* Recorded data *
########

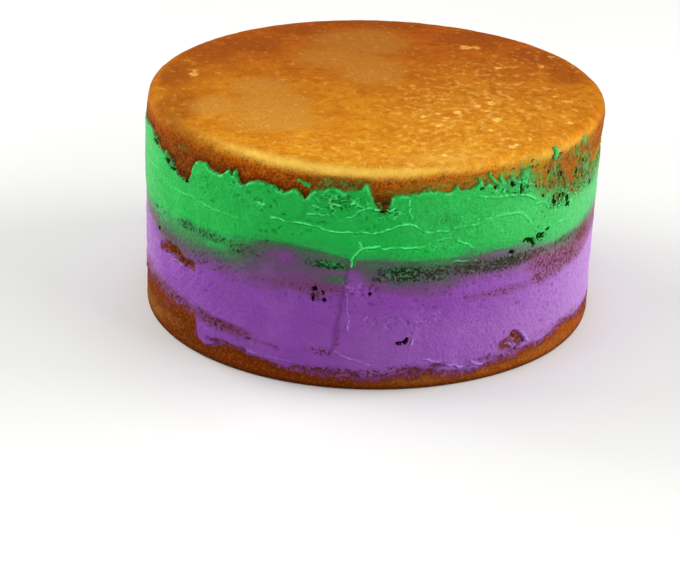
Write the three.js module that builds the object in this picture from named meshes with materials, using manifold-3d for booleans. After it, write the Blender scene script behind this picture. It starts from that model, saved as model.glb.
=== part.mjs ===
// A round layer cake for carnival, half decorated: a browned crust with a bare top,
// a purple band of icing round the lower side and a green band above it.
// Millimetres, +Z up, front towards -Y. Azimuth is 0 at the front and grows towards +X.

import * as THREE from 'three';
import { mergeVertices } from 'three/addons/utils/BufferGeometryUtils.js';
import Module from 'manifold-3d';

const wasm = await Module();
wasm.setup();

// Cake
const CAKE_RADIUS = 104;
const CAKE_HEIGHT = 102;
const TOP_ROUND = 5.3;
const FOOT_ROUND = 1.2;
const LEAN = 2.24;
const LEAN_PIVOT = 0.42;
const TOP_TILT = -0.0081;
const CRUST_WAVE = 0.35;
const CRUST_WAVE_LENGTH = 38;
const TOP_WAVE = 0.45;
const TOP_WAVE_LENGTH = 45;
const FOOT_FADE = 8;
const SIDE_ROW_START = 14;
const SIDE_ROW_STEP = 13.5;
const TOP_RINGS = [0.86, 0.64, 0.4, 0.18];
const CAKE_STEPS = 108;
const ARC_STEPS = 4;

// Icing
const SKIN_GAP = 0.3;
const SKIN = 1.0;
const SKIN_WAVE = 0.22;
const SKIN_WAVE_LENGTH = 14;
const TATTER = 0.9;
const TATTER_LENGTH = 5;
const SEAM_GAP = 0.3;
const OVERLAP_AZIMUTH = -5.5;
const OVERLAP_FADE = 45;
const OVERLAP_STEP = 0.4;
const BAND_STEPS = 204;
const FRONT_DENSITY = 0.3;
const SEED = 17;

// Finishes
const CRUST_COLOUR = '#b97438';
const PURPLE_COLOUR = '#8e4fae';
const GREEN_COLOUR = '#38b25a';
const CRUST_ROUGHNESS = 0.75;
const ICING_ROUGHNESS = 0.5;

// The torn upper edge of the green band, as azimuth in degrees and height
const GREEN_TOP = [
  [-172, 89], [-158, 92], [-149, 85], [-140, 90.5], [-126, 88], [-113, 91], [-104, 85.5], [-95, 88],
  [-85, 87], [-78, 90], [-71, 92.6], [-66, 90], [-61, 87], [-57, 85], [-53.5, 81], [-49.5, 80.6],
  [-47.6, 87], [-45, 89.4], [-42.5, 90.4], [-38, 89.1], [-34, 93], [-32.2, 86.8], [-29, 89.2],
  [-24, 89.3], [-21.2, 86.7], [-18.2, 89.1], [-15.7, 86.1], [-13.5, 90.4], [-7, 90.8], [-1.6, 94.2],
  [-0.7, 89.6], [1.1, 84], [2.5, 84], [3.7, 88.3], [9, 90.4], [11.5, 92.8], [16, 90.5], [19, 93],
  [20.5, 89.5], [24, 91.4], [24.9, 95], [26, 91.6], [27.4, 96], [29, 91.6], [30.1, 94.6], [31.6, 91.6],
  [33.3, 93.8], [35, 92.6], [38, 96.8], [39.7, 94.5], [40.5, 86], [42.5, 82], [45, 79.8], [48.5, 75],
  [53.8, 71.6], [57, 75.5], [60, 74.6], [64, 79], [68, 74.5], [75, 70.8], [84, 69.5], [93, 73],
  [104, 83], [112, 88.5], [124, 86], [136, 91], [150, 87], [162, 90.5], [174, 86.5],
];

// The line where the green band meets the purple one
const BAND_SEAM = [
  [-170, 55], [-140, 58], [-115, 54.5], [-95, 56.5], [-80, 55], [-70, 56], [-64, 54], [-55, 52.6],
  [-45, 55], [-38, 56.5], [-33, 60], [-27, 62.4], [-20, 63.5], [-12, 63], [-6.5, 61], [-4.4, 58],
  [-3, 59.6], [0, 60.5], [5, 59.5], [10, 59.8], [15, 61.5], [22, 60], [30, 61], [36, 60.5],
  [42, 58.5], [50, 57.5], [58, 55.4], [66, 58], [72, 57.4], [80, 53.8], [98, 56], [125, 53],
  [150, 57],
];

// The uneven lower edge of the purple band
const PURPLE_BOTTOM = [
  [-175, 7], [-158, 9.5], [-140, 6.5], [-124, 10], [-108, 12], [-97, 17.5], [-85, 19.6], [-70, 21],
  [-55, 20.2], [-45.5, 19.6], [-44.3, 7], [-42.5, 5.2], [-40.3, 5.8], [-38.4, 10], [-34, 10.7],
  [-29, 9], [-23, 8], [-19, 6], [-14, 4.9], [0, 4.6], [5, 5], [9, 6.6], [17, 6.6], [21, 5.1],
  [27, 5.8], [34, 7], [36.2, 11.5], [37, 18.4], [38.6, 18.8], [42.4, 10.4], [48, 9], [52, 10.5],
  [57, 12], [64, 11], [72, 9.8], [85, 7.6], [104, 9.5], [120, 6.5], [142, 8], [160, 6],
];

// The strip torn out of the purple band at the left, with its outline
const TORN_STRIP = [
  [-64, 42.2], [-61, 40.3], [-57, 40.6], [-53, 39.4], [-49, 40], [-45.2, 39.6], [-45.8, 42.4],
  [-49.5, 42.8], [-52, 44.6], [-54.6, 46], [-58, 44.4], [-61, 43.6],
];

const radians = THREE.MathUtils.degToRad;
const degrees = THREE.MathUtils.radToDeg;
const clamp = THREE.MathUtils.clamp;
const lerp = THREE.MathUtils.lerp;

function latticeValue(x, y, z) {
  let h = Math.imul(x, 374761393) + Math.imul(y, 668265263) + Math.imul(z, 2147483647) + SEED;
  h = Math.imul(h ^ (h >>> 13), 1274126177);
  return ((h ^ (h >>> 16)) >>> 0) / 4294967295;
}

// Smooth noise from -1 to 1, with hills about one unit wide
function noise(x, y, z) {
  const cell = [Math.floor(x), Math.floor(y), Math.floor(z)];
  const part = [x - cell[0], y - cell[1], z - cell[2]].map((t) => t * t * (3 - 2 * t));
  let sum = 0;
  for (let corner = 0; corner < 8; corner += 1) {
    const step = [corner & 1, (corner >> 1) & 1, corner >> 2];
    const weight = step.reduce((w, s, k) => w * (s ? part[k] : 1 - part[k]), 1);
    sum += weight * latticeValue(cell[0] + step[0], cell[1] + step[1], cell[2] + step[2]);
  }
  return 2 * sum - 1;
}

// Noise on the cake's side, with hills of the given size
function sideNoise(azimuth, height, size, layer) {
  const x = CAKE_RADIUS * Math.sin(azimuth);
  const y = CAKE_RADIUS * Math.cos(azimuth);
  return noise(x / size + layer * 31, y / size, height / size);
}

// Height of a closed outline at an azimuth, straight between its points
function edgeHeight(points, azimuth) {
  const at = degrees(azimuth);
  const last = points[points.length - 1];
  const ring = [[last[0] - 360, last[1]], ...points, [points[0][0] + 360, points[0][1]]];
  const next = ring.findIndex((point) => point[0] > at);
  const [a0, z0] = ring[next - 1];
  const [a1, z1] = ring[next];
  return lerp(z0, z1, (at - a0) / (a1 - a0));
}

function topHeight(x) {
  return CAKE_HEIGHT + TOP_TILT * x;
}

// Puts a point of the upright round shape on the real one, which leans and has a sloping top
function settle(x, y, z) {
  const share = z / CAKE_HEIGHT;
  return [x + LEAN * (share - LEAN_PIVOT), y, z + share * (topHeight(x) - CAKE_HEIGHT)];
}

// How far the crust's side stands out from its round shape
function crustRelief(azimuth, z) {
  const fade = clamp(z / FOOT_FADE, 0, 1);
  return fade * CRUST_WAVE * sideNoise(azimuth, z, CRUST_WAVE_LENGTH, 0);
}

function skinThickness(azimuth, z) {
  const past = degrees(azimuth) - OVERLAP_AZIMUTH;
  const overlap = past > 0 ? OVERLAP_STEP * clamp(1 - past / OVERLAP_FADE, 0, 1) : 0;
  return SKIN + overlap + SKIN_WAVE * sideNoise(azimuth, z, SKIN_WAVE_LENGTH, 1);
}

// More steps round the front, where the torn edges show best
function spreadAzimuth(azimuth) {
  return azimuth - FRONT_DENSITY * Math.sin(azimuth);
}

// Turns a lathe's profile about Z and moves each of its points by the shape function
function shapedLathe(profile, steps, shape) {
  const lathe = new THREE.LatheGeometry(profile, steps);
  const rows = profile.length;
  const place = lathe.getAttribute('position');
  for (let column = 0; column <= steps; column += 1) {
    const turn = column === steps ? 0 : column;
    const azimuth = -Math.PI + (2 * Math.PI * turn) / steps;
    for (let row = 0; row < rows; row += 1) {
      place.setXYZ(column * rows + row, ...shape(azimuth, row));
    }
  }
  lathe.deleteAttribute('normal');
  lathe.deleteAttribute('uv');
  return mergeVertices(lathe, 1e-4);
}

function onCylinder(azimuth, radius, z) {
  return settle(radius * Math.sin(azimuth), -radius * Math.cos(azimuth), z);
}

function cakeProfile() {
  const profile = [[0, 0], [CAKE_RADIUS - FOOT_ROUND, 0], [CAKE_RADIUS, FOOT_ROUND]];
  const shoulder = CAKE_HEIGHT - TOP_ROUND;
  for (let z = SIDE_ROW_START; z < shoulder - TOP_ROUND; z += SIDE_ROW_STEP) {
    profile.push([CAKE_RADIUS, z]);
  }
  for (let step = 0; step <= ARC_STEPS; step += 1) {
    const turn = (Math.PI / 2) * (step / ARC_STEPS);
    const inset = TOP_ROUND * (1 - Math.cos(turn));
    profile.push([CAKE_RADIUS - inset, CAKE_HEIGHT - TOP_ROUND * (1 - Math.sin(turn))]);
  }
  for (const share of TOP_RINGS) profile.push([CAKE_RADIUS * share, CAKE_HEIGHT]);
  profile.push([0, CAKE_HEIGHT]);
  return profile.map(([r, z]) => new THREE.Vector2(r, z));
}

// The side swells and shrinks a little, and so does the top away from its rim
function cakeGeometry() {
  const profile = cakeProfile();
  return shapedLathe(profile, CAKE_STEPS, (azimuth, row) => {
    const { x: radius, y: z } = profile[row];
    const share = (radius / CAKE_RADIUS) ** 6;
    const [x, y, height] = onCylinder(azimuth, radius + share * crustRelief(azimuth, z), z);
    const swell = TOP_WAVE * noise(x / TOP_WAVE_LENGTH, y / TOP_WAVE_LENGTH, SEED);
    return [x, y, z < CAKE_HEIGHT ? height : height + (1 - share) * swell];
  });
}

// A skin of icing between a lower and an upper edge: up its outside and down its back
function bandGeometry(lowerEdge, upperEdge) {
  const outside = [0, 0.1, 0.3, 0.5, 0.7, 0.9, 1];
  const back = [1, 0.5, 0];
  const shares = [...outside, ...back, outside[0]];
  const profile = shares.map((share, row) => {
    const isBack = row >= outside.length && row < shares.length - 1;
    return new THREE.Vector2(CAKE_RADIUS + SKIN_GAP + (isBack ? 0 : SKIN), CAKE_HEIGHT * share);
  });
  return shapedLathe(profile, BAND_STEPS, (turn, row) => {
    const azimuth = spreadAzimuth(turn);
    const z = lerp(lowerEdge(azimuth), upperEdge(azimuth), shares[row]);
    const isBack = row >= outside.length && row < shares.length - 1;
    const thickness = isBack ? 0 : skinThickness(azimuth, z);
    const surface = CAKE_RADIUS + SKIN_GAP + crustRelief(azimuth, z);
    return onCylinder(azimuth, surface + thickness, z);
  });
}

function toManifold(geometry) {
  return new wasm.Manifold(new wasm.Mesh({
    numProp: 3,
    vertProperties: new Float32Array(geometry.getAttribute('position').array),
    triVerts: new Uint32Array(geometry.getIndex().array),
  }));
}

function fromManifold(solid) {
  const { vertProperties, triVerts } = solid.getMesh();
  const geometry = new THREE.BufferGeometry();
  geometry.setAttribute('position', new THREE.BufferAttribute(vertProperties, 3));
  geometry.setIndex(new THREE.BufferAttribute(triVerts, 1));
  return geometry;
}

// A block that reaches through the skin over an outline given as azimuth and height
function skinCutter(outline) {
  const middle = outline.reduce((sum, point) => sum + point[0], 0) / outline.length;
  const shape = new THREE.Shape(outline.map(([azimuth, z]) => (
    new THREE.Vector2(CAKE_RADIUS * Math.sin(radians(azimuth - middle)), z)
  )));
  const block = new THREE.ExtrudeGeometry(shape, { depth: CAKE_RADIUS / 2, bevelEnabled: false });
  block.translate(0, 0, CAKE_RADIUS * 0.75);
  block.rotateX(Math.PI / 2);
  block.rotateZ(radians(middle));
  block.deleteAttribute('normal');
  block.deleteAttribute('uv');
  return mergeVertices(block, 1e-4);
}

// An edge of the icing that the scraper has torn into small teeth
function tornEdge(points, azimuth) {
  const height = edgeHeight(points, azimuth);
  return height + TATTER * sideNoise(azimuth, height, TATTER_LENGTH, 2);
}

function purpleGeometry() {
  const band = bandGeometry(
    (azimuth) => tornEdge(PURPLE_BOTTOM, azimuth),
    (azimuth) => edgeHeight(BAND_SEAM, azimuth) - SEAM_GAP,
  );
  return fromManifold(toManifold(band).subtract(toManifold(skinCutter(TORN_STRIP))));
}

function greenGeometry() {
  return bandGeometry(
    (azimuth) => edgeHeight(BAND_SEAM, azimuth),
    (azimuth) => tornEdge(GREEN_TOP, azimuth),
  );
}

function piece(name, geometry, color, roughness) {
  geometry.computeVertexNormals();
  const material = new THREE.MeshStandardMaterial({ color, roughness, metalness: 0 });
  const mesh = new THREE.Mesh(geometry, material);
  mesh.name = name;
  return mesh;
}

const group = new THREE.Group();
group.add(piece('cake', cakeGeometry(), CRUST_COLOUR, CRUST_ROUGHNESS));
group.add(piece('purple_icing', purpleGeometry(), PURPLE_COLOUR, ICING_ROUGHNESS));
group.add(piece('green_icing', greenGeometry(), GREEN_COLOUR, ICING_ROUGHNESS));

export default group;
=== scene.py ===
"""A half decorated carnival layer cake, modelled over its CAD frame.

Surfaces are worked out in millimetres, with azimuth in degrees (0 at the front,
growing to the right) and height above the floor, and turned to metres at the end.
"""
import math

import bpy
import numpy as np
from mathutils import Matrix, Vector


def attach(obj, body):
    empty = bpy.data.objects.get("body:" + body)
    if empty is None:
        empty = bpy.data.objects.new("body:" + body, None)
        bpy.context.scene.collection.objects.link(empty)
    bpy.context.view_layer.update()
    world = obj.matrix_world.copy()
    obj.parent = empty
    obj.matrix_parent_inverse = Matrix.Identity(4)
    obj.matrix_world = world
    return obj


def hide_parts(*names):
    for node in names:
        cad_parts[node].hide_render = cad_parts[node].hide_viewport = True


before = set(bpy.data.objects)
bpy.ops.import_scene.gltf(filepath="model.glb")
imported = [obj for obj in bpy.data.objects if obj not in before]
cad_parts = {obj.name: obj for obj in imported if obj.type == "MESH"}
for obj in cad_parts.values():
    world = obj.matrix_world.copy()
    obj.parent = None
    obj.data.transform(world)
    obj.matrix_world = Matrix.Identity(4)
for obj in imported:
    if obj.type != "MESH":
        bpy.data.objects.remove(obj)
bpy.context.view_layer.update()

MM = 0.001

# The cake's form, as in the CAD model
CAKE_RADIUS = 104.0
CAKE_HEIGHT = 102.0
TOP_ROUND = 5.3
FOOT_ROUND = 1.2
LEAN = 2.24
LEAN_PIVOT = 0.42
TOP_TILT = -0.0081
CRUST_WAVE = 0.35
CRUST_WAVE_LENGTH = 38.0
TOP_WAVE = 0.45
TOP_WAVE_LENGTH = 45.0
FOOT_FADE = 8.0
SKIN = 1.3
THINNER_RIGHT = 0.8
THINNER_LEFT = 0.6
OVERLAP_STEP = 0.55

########

* Prompt *
Transcribe exactly, and only, the lines beginning at the line containing "function piece(name, geometry, color, roughness)" and ending at the line containing "import math", both inclusive.

* The output *
function piece(name, geometry, color, roughness) {
  geometry.computeVertexNormals();
  const material = new THREE.MeshStandardMaterial({ color, roughness, metalness: 0 });
  const mesh = new THREE.Mesh(geometry, material);
  mesh.name = name;
  return mesh;
}

const group = new THREE.Group();
group.add(piece('cake', cakeGeometry(), CRUST_COLOUR, CRUST_ROUGHNESS));
group.add(piece('purple_icing', purpleGeometry(), PURPLE_COLOUR, ICING_ROUGHNESS));
group.add(piece('green_icing', greenGeometry(), GREEN_COLOUR, ICING_ROUGHNESS));

export default group;
=== scene.py ===
"""A half decorated carnival layer cake, modelled over its CAD frame.

Surfaces are worked out in millimetres, with azimuth in degrees (0 at the front,
growing to the right) and height above the floor, and turned to metres at the end.
"""
import math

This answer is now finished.